Fontaines D.C., “Too Real” (Partisan)
The most exciting new band that I saw at this year’s Iceland Airwaves, in Reykjavík a few weeks back, was not local action but a young Irish quintet with a fistful of singles. Founded in Dublin and first emerging on seven-inch vinyl in 2017, Fontaines D.C. shot through the humid crush of the upstairs bar at Gaukurinn with the railroad thrust of the Strokes; the flying-shrapnel distortion and feedback of Sonic Youth; and, in singer Grian Chatten, the slicing vocal harangue of John Lydon at the dawn of Public Image Ltd. A debut album looms in early 2019 along with U.S. dates. Until then, “Too Real,” Fontaines D.C.’s fourth single, is rushing, thumping sustenance, marked by scouring, upward sweeps of guitar and Chatten’s repeated challenge (“Is it too real fuh ya?”). The rest of the canon so far, out of print on 45, can be streamed with ease, including the band’s sign-off at Airwaves, “Boys in a Better Land,” which sounds like conquest achieved.
3X4: The Bangles, The Three O’Clock, The Dream Syndicate, The Rain Parade (Yep Roc)
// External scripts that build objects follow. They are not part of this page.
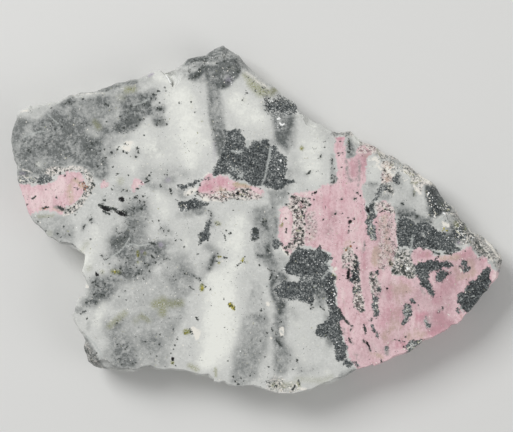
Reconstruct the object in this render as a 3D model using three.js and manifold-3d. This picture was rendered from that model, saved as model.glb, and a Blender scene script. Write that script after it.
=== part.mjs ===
// A hand specimen of pyroxmangite rock: a sawn slab with two flat faces and a broken, chipped rim.
// Millimetres, +Z up. The slab lies on its back face, at z = 0, with its shown face at the top.
// The origin is the middle of the slab's outline, on the back face.
import * as THREE from "three";
import { ImprovedNoise } from "three/addons/math/ImprovedNoise.js";
import { mergeVertices } from "three/addons/utils/BufferGeometryUtils.js";
import Module from "manifold-3d";

// Driving dimensions of the slab
const THICKNESS = 12;
const RIM_STEP = 2.1; // longest edge along the rim
const RIM_RAGGED = 0.22; // how far a broken edge strays between two corners
const CHIP_SLOPE = 1.15; // drop of a chipped edge for each millimetre of its width
const CHIP_RAGGED = 0.36; // share by which a chip's width varies from flake to flake
const EDGE_ROUND = 0.35; // drop at an edge with next to no chip
const HACKLE = 0.35; // roughness of a chip's surface
const WALL_ROUGH = 0.9; // roughness of the broken wall
const WALL_LEVELS = 6; // bands from the widest line down to the back face
const UNDERCUT = 2; // how far the wall leans in, on average, at the back face
const BACK_CHIP = 0.7; // mean width of the chips along the back face's edge

// Outline of the slab from above, clockwise from its left tip: the corners of the break
const RIM = [
  [-61.9, 19.8], [-61.1, 23.8], [-60.6, 26.2], [-59.8, 27.3], [-57.1, 28.7], [-56.5, 28.5],
  [-53.8, 29.1], [-52.1, 29.5], [-50.5, 29.4], [-48.3, 30.7], [-46.7, 31.4], [-46.0, 31.2],
  [-44.7, 32.0], [-43.2, 31.9], [-40.3, 32.3], [-37.0, 33.6], [-35.5, 34.4], [-33.3, 34.5],
  [-32.0, 35.1], [-30.0, 35.3], [-26.8, 37.0], [-25.4, 37.4], [-24.3, 37.4], [-23.3, 36.5],
  [-21.6, 37.3], [-19.0, 39.0], [-17.7, 40.3], [-16.2, 40.7], [-13.0, 41.2], [-11.5, 42.5],
  [-8.7, 43.8], [-5.9, 42.0], [-4.6, 41.3], [-1.9, 38.1], [0.3, 36.0], [1.7, 34.9],
  [3.9, 33.8], [6.3, 31.3], [7.8, 30.3], [8.6, 30.1], [9.9, 28.4], [10.3, 27.3],
  [12.2, 26.1], [14.2, 24.3], [15.9, 23.9], [18.5, 22.4], [20.4, 21.8], [22.2, 22.1],
  [23.5, 22.2], [26.5, 19.4], [27.8, 19.0], [29.5, 18.3], [32.2, 16.2], [33.6, 16.0],
  [35.0, 15.3], [36.3, 14.1], [38.4, 13.5], [41.2, 11.0], [43.4, 9.8], [44.9, 8.4],
  [46.2, 6.0], [47.8, 4.2], [50.2, 2.3], [51.3, -0.1], [52.6, -1.3], [54.0, -3.2],
  [56.7, -4.1], [57.9, -5.3], [59.1, -6.3], [61.3, -9.0], [61.7, -10.3], [60.2, -14.8],
  [58.6, -16.6], [57.6, -18.1], [56.0, -19.8], [53.0, -23.4], [52.1, -24.2], [51.3, -25.5],
  [50.0, -26.4], [48.7, -26.7], [47.7, -27.8], [44.0, -29.8], [41.6, -30.6], [38.7, -33.1],
  [37.1, -33.9], [35.8, -34.2], [31.6, -36.1], [29.2, -37.0], [28.9, -36.6], [27.2, -37.3],
  [25.6, -37.6], [22.4, -39.4], [18.5, -41.4], [14.7, -42.2], [13.7, -43.0], [9.2, -43.8],
  [5.2, -43.9], [1.4, -42.8], [-0.4, -42.1], [-2.2, -41.9], [-3.8, -42.2], [-5.8, -42.1],
  [-8.5, -40.9], [-9.9, -41.3], [-11.1, -41.0], [-11.1, -40.4], [-12.6, -39.4], [-14.4, -39.5],
  [-17.2, -38.5], [-21.8, -37.8], [-25.0, -38.0], [-26.7, -37.3], [-28.4, -37.4], [-30.0, -38.0],
  [-32.2, -38.5], [-38.2, -37.9], [-41.2, -37.0], [-42.8, -35.9], [-43.8, -32.2], [-43.4, -30.4],
  [-45.0, -28.0], [-46.7, -23.9], [-46.0, -23.1], [-45.6, -20.6], [-44.8, -19.5], [-43.0, -19.2],
  [-43.4, -17.3], [-42.9, -16.1], [-44.2, -13.2], [-43.5, -10.6], [-43.5, -9.1], [-44.7, -8.2],
  [-47.9, -6.6], [-49.6, -6.2], [-51.3, -5.0], [-52.5, -4.5], [-54.8, -1.9], [-56.0, -1.0],
  [-57.8, 2.1], [-59.2, 6.4], [-60.3, 10.0], [-60.3, 13.2], [-61.1, 15.1],
];

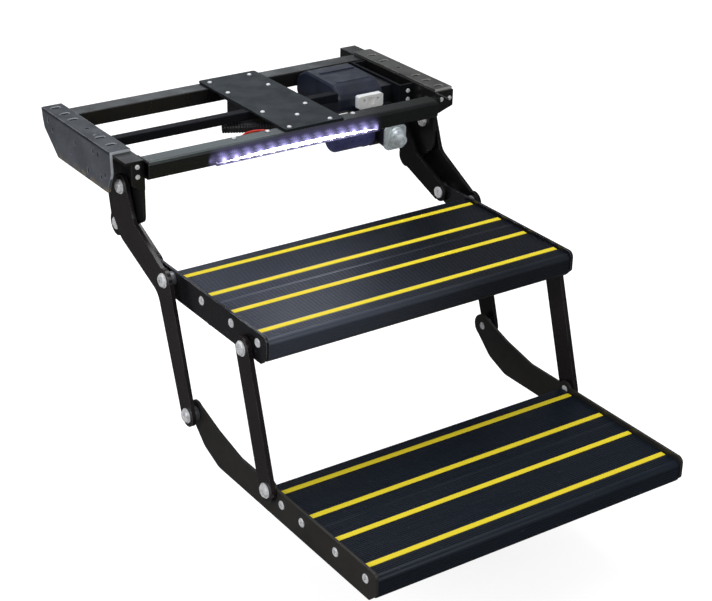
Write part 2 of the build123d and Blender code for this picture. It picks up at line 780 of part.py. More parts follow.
def front_link():
    """Return the right link between the two treads."""
    web = strap(link_top, link_end, link_half_width)
    web -= disc(link_top, pivot_r + run_fit) + disc(link_end, pivot_r + run_fit)
    return plate(web, link_in, link_out)


for name, side in sides.items():
    save(f"main_arm_{name}", handed(main_arm(), side))
    save(f"front_link_{name}", handed(front_link(), side))
save("level_arm_right", level_arm(shaft_r + run_fit))
save("level_arm_left", handed(level_arm(pivot_r + run_fit), -1))

# Pivot hardware, each group on the piece that holds it
arm_seat = arm_out + side_gap
link_seat = link_out + side_gap
bracket_tip = bracket_in + side_gap
nut_in = bracket_in
save("arm_pivot_bolts", both(pivot_bolt(arm_pivot, arm_seat, nut_in - side_gap)))
save("arm_pivot_nuts", both(pivot_nut(arm_pivot, nut_in, plate_in)))
save("arm_pivot_spacers", both(ring(arm_pivot, spacer_r, pivot_r + seat_fit, plate_out, arm_in - side_gap)))
save("tread_pivot_bolts", both(pivot_bolt(upper_pivot, arm_seat, bracket_tip)))
save("tread_pivot_spacers",
     both(ring(upper_pivot, spacer_r, pivot_r + seat_fit, bracket_out, arm_in - side_gap)))
save("lower_pivot_bolts", both(pivot_bolt(lower_pivot, arm_seat, bracket_tip)))
save("lower_pivot_spacers",
     both(ring(lower_pivot, spacer_r, pivot_r + seat_fit, bracket_out, arm_in - side_gap)))
save("link_top_bolts", both(pivot_bolt(link_top, link_seat, bracket_tip, link_head_height)))
save("link_end_bolts", both(pivot_bolt(link_end, link_seat, bracket_tip, link_head_height)))
save("link_top_washers",
     both(ring(link_top, spacer_r, pivot_r + seat_fit, bracket_out, link_in - side_gap)))
save("link_end_washers",
     both(ring(link_end, spacer_r, pivot_r + seat_fit, bracket_out, link_in - side_gap)))


def level_pin():
    """Return the right pin that joins a levelling arm to the upper bracket."""
    head = rod(level_end, 9.0, bracket_out, bracket_out + 3.5)
    head = chamfer(head.edges().group_by(Axis.X)[-1], 1.0)
    tail = rod(level_end, 9.0, level_in - side_gap - 3, level_in - side_gap)
    return head + tail + rod(level_end, pivot_r, level_in - side_gap, bracket_out)


def level_pivot_bolt():
    """Return the left bolt on which the levelling arm turns."""
    head = rod(level_pivot, 9.0, level_in - side_gap - 5, level_in - side_gap)
    head = chamfer(head.edges().group_by(Axis.X)[0], 1.0)
    tail = rod(level_pivot, 9.0, plate_out, plate_out + 3.3)
    return mirror(head + tail + rod(level_pivot, pivot_r, level_in - side_gap, plate_out), about=Plane.YZ)


def output_shaft():
    """Return the gearbox output shaft, which carries the right levelling arm."""
    shaft = rod(level_pivot, shaft_r, gearbox_x[0] + 2, plate_out)
    collar = ring(level_pivot, shaft_r + 4, shaft_r - 1, gearbox_x[1] + 0.5, level_in)
    return shaft + collar


save("level_pins", both(level_pin()))
save("level_pivot_bolt", level_pivot_bolt())
save("output_shaft", output_shaft())
save("level_spacers",
     [ring(level_pivot, spacer_r, shaft_r + seat_fit, board_half + side_gap, plate_in),
      mirror(ring(level_pivot, spacer_r, pivot_r + seat_fit, board_half + side_gap, plate_in),
             about=Plane.YZ)])


def stop_roller():
    """Return the right rubber roller on which the folded step comes to rest."""
    return ring(stop_pivot, stop_roller_r, pivot_r + seat_fit, bracket_in + side_gap, plate_in - side_gap)


def stop_bolt():
    """Return the right bolt of the stop roller, its low head against the side plate."""
    head = rod(stop_pivot, 9.5, plate_out, plate_out + 3.2)
    head = chamfer(head.edges().group_by(Axis.X)[-1], 1.0)
    return head + rod(stop_pivot, pivot_r, bracket_in + side_gap, plate_out)


def tread_buffer():
    """Return the right rubber buffer under the upper tread, which meets the lower tread when folded."""
    top = upper_top - board_height
    centre = Pos(buffer_x, upper_rear - buffer_in, (top + buffer_bottom) / 2)
    body = centre * Cylinder(buffer_r, top - buffer_bottom)
    return chamfer(body.edges().group_by(Axis.Z)[0], 2.0)


save("tread_buffers", both(tread_buffer()))
save("stop_rollers", both(stop_roller()))
save("stop_bolts", both(stop_bolt()))
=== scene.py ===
"""Finishes, small fittings, light and camera for an electric folding caravan step."""

from __future__ import annotations

import json
import logging
import math
from dataclasses import dataclass, field
from enum import Enum
from typing import Iterable, Protocol

import bpy
from mathutils import Matrix, Vector

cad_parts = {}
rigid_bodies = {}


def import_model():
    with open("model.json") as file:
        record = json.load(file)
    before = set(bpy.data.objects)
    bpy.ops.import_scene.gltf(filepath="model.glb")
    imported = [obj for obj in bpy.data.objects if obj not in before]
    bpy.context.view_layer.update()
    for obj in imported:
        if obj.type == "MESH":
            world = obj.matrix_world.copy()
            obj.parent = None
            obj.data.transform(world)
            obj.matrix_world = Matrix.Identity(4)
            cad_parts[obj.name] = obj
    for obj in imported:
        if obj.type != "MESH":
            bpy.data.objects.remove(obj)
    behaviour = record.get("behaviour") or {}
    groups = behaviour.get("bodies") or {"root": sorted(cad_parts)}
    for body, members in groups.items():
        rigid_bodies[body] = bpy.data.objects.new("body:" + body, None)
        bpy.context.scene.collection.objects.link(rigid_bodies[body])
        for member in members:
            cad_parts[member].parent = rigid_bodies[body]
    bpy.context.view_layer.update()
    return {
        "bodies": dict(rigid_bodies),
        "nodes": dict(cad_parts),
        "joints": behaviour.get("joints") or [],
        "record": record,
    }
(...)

The so-called Paisley Underground was always more a circle of friends than a scene, rising out of the hardcore mayhem of early-Eighties Los Angeles with a shared, sunnier optimism and a punky-jangle spin on psychedelic songwriting. Members of these four charter bands contributed to the 1984 collaboration Rainy Day, a collective Pin-Ups of covers drawn from the inspirational songbooks of Neil Young, Lou Reed and Alex Chilton, among others. On 3X4, everyone covers each other with both affection and interpretive vigor. The Bangles turn the gender and hurt around in the Dream Syndicate’s “That’s What You Always Say,” lining the original’s serrated grind with harmonic Sixties-girl-group challenge. The latter band, in turn, plows through the Bangles’ “Hero Takes a Fall” with hardened-Nuggets force. The Three O’Clock bring out even more of the space-ride Byrds lurking in the Rain Parade’s 1982 single “What She’s Done to Your Mind,” while the Rain Parade address the Dream Syndicate’s “When You Smile” — a feedback-scarred crawl on that group’s 1982 debut EP — as a folk ballad with outbursts of colorful, rolling thunder suggesting original gospel: the Beatles’ “It’s All Too Much.”
Cover Me: The Eddie Hinton Songbook (Ace)
The British reissue label’s ongoing series of anthologies celebrating producers and songwriters of the Sixties and Seventies — the gilded age of the recording studio — turns to the Muscle Shoals session guitarist and composer Eddie Hinton, whose reputation among the best voices in pop and soul was undercut by private troubles and an early death in 1995, from a heart attack at 51. Hinton was white but wrote with a crossover soul — often in collaboration with writers such as Dan Penn, Donnie Fritts and Marlin Greene — confirmed by the roll call here. There are the multiple Souths of Tony Joe White’s “300 Pounds of Hongry” from 1972 (spelled like he’s drawling the title); Alabama’s Oscar Toney Jr. belting “Down in Texas” in 1969; and Gregg Allman with his brother Duane and the majestic ache of “Home for the Summer” from a 1969 LP as the Hour Glass. Hinton’s sensitivity for a woman’s work in love also meant strong covers by Dusty Springfield (“Breakfast in Bed,” 1969), Aretha Franklin (“Every Little Thing,” 1974) and Jackie Moore (this set’s title gem, a 1971 B side). For all of his gifts, the guitarist recorded infrequently under his own name, making Hinton’s 1967 demo here, “It’s All Wrong But It’s All Right,” both welcome and prescient epitaph.